TASK TO COMPLETE: Only the lines from the one holding "points = [vertex.co" through the one holding "obj.parent = empty" are to be retyped, exactly as they appear, with both boundary lines included.

DATA SECTION:
►

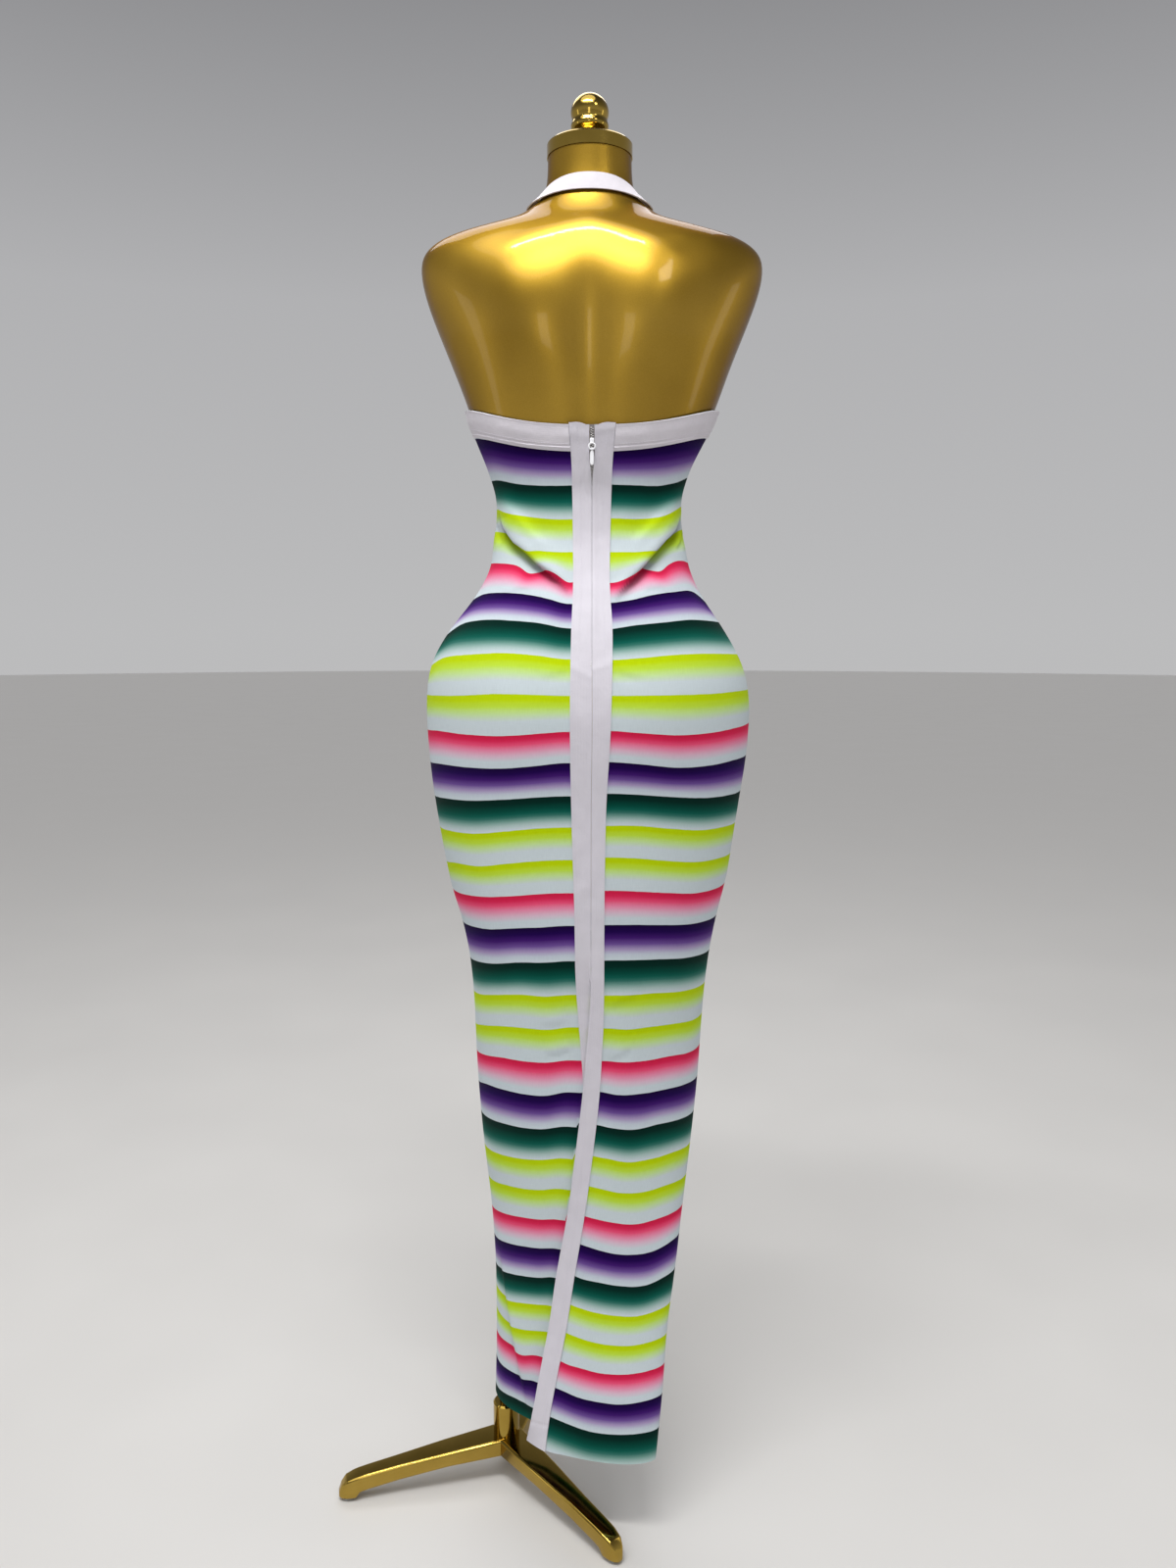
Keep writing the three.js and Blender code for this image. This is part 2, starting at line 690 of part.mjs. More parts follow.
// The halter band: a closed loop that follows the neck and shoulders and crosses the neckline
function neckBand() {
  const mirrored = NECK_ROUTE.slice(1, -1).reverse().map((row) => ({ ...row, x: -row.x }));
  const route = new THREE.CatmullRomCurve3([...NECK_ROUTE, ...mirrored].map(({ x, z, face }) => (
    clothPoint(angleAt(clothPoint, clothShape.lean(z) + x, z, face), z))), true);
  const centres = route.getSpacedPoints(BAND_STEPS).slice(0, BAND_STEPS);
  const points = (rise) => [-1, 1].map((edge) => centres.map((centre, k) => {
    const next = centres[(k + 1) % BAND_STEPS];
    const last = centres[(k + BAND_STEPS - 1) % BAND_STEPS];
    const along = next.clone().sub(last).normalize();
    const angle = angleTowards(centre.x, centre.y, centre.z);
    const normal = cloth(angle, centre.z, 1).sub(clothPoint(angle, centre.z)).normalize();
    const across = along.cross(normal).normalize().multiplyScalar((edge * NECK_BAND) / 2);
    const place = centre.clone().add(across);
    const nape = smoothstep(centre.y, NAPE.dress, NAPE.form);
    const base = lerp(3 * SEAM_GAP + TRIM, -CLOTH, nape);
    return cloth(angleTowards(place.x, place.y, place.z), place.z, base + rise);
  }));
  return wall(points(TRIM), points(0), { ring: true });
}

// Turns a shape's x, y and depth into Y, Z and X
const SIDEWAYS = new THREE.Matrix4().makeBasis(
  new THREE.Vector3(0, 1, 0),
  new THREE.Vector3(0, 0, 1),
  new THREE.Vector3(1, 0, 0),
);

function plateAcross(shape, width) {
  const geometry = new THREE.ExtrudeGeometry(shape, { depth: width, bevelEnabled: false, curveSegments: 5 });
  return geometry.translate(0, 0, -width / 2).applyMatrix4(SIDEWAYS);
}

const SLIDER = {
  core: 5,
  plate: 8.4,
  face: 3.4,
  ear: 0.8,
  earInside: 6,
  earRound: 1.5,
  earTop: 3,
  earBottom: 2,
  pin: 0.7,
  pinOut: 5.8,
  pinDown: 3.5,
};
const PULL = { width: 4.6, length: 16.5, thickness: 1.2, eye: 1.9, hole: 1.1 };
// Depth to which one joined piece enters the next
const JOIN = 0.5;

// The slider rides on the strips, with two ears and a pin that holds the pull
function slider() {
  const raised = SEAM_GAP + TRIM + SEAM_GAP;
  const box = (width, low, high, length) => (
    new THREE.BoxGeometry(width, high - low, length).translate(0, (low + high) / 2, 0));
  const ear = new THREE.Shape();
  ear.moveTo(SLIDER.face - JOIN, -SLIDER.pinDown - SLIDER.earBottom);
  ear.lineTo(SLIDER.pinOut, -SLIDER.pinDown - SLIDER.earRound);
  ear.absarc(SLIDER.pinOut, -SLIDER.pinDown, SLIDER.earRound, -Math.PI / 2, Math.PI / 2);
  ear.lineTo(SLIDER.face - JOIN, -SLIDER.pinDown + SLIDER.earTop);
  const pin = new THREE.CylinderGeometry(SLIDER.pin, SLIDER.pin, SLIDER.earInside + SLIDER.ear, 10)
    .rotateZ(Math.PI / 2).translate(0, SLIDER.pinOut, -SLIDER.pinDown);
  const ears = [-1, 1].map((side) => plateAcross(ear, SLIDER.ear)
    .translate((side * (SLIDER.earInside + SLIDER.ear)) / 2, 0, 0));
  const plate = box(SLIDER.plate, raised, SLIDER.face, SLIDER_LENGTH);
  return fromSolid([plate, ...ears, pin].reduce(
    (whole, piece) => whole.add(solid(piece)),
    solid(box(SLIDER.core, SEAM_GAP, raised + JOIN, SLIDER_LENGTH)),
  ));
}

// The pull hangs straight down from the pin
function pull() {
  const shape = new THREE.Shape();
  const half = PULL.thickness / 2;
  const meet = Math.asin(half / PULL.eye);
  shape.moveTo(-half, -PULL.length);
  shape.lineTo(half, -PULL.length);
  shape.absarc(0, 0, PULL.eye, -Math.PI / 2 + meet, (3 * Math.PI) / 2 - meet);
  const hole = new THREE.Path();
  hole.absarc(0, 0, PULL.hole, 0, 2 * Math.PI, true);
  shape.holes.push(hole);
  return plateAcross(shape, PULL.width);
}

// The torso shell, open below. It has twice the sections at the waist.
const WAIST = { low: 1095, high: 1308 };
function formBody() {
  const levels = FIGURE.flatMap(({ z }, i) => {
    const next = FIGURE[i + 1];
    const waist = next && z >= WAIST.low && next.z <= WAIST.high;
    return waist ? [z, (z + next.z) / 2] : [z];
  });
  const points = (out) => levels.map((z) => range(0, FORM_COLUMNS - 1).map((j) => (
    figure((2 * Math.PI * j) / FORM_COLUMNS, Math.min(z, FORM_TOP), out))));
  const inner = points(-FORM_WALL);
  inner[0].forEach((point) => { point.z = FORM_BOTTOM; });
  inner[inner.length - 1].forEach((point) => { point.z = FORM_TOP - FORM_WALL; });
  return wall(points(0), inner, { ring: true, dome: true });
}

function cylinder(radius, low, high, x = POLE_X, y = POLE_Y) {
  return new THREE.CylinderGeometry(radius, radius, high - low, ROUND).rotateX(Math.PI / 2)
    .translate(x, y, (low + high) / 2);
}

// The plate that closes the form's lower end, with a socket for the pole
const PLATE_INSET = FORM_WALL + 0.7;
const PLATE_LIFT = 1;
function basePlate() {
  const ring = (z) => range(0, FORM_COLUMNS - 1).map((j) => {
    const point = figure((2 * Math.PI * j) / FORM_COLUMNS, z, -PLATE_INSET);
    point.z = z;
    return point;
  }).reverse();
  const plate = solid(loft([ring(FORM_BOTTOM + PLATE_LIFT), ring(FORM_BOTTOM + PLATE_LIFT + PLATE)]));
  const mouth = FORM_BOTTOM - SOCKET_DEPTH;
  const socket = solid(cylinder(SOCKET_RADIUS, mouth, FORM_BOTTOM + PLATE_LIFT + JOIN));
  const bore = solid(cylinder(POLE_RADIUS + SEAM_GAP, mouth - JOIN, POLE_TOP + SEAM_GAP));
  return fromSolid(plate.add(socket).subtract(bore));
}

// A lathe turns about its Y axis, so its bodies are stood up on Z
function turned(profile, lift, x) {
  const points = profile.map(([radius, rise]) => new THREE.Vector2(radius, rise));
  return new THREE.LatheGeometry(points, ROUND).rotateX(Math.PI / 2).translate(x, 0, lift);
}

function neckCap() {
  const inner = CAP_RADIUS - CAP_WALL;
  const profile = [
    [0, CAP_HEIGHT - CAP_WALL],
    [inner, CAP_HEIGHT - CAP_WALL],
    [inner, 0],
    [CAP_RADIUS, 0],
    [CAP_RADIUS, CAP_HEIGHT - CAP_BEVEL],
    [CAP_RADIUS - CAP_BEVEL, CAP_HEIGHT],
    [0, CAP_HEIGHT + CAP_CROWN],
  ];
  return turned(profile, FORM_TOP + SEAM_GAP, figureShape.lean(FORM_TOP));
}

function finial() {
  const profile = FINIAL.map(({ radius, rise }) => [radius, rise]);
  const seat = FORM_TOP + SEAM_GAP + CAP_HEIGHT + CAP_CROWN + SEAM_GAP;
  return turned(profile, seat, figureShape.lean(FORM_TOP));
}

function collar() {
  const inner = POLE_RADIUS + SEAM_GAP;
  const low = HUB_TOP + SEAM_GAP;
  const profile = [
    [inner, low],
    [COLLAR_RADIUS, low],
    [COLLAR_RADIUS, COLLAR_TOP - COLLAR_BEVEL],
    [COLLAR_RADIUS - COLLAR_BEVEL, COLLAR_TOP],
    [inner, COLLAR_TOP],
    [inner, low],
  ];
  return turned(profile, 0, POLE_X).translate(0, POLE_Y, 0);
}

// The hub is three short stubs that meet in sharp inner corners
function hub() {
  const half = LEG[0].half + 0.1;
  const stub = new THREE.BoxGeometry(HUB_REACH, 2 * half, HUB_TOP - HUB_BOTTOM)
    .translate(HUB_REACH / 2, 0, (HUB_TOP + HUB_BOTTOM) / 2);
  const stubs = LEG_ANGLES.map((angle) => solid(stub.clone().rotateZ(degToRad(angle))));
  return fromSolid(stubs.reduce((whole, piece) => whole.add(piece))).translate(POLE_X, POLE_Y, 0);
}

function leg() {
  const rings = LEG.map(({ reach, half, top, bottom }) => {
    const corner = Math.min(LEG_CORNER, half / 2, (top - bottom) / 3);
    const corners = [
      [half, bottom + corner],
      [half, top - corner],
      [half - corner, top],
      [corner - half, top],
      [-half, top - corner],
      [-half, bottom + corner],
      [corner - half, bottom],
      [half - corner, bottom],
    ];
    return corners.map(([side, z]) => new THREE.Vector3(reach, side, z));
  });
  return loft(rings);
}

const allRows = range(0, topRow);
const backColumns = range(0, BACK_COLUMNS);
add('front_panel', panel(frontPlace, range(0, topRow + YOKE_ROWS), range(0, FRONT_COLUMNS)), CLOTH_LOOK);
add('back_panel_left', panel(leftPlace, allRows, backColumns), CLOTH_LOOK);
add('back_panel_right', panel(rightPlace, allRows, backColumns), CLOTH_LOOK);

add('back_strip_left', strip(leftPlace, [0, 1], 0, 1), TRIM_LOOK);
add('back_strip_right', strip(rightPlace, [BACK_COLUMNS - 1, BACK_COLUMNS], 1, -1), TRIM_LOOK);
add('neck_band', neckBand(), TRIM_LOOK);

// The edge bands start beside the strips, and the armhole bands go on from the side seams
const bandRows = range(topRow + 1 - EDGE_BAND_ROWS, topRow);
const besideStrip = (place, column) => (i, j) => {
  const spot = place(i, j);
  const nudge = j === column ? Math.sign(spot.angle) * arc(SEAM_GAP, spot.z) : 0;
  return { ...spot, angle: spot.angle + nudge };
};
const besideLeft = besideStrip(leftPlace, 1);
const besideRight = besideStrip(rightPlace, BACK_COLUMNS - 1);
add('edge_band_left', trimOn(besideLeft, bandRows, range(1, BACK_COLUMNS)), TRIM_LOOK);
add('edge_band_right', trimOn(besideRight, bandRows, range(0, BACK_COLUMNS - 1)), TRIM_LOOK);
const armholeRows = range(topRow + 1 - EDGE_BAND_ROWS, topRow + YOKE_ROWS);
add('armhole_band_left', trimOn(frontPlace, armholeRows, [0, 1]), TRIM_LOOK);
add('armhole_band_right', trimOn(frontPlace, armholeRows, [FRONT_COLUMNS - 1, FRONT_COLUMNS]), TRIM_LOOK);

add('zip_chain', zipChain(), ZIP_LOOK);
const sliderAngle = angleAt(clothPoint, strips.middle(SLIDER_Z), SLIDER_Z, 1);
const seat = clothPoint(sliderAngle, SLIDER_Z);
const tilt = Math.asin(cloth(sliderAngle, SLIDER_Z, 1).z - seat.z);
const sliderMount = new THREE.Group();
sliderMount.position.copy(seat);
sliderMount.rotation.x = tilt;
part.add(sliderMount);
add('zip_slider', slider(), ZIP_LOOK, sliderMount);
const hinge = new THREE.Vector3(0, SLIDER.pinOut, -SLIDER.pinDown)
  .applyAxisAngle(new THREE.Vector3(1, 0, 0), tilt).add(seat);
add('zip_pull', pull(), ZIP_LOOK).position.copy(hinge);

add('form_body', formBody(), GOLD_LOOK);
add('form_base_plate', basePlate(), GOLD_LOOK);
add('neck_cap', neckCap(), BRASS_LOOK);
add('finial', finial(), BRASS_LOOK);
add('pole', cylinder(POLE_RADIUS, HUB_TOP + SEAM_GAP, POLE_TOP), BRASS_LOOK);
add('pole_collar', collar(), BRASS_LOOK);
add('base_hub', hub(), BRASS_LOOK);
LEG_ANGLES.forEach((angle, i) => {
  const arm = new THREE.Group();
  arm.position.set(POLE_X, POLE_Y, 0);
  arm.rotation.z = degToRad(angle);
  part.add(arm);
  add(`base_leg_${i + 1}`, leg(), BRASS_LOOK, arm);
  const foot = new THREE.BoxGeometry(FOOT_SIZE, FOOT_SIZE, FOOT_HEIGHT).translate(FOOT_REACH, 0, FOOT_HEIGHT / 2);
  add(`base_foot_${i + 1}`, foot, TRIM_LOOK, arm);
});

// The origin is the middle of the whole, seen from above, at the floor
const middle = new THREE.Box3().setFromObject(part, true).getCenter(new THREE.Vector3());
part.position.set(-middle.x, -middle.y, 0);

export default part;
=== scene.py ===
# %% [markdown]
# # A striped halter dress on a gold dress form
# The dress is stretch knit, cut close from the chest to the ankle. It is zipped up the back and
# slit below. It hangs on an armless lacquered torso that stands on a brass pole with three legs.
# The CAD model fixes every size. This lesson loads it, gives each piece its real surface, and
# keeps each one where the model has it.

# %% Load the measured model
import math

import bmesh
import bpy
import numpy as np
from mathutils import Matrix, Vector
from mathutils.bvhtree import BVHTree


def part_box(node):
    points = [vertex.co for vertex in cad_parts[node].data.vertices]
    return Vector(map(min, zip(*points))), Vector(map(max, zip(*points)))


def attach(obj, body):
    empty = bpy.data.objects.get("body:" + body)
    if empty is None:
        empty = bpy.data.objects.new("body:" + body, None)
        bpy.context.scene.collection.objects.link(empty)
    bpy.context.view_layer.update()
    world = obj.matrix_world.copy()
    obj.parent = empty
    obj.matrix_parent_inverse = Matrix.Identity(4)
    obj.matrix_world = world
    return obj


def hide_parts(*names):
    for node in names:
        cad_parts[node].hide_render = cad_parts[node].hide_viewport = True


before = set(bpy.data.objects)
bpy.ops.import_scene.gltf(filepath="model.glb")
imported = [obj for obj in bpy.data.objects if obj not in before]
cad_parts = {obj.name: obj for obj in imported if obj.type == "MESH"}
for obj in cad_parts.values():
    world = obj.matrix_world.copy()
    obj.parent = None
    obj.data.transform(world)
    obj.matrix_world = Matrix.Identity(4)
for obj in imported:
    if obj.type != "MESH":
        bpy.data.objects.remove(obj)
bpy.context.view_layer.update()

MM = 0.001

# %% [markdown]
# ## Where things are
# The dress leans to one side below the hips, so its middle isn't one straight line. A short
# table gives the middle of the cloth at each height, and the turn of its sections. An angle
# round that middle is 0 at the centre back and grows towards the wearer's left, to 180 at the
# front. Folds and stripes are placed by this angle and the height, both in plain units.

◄

SOLUTION TO THE PROBLEM:
    points = [vertex.co for vertex in cad_parts[node].data.vertices]
    return Vector(map(min, zip(*points))), Vector(map(max, zip(*points)))


def attach(obj, body):
    empty = bpy.data.objects.get("body:" + body)
    if empty is None:
        empty = bpy.data.objects.new("body:" + body, None)
        bpy.context.scene.collection.objects.link(empty)
    bpy.context.view_layer.update()
    world = obj.matrix_world.copy()
    obj.parent = empty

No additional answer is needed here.